The downside to Linux is nobody actually wants to constantly modify or maintain components to their liking and nobody can agree what a good liking is so nobody likes the way somebody else does it.

Yeah and you can only do that if you have student-level free time. I used Linux as a student. I could keep it mostly working. Now I have a job and children and I like my laptop to last longer than 2 hours and connect to WiFi reliably.
My computer is has been on the wifi for the last 5 days it's been on?
Good for you. I'm not saying that WiFi etc. never work on Linux. Just that they often don't work, have annoying bugs or require complicated workarounds.
Every time people who literally installed linux 10 years ago and think their experience from 10 years ago still scales to today comment on these posts, I'm honestly tired of it. I don't use ubuntu (I use elementary os) and I don't have weird update issues.

These replies are so tired. Every OS has issues. I bought a macbook and it was the most flakey thing ever. It literally froze up on me while doing a presentation at a national conference, and this with a bunch of nerds here at HN extoling how "macos is like unix but it just works!" Bullshit.

Same can be said about people commenting about how shit Vista was and assuming W10 must be the same. Clueless morons on both sides. Who cares about your crappy distro or your W10 Pro?
I'm not calling out Linux or Ubuntu here. I'm disappointed with all OS's, except with Mac OS which I didn't try. I can continue the story. After returning to Windows 7 which was great, guess what, Windows 8. I skipped this version, had just a customized 8.1 which was tolerable. Tried Debian, but I couldn't live with such a limited distro where my browser can't upgrade itself. Got Windows 10 which works fine, modified with Classic Shell because I can't stand new (not so new anymore) start menu. Ubuntu is in VM for some Python work but I still don't dig the UX there. Mint is probably closest to good UX I can find because it doesn't try to force me to use my PC as a mobile device.
I've been using Linux Mint for years now and really enjoy it. It looks good, works with most things out of the box and I've had minimal issues with it.
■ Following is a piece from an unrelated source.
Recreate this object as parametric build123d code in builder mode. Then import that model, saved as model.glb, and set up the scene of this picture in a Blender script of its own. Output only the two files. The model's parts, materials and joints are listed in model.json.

It's a bloated distro since it tries to cater to most set ups and ships with drivers, etc that you might not need which will annoy the purists but for me the compatibility and things just working is more valuable.

I only use it on a desktop PC so YMMV.

These days I only use Windows for work as that's what my company uses and for games that don't work with Proton.

On Mint, automatic updates started failing for me recently with an obscure error because the /boot partition had too many old kernels. I doubt my parents could have figured out that one.
I'm not suggesting it's a good fit for everyone or non-techies but I do think it would work well for the average HN reader
My most recent attempt, last year, ended when xorg and Wayland both crashed, reliably, at least once per day, on two different distros (Fedora, Ubuntu) when just using the desktop normally—not even running games or anything like that. Nope. Not accepting that shit in the year 2021. 2000-me would have been like, OK, cool, Windows does that too. Not anymore.

... and that's just for my screwing-around desktop machine. Work goes on macOS. I wish I had other decent options, but it's the only game in town. No time or patience for messing with my OS, these days.

For better or worse, the escape is macOS.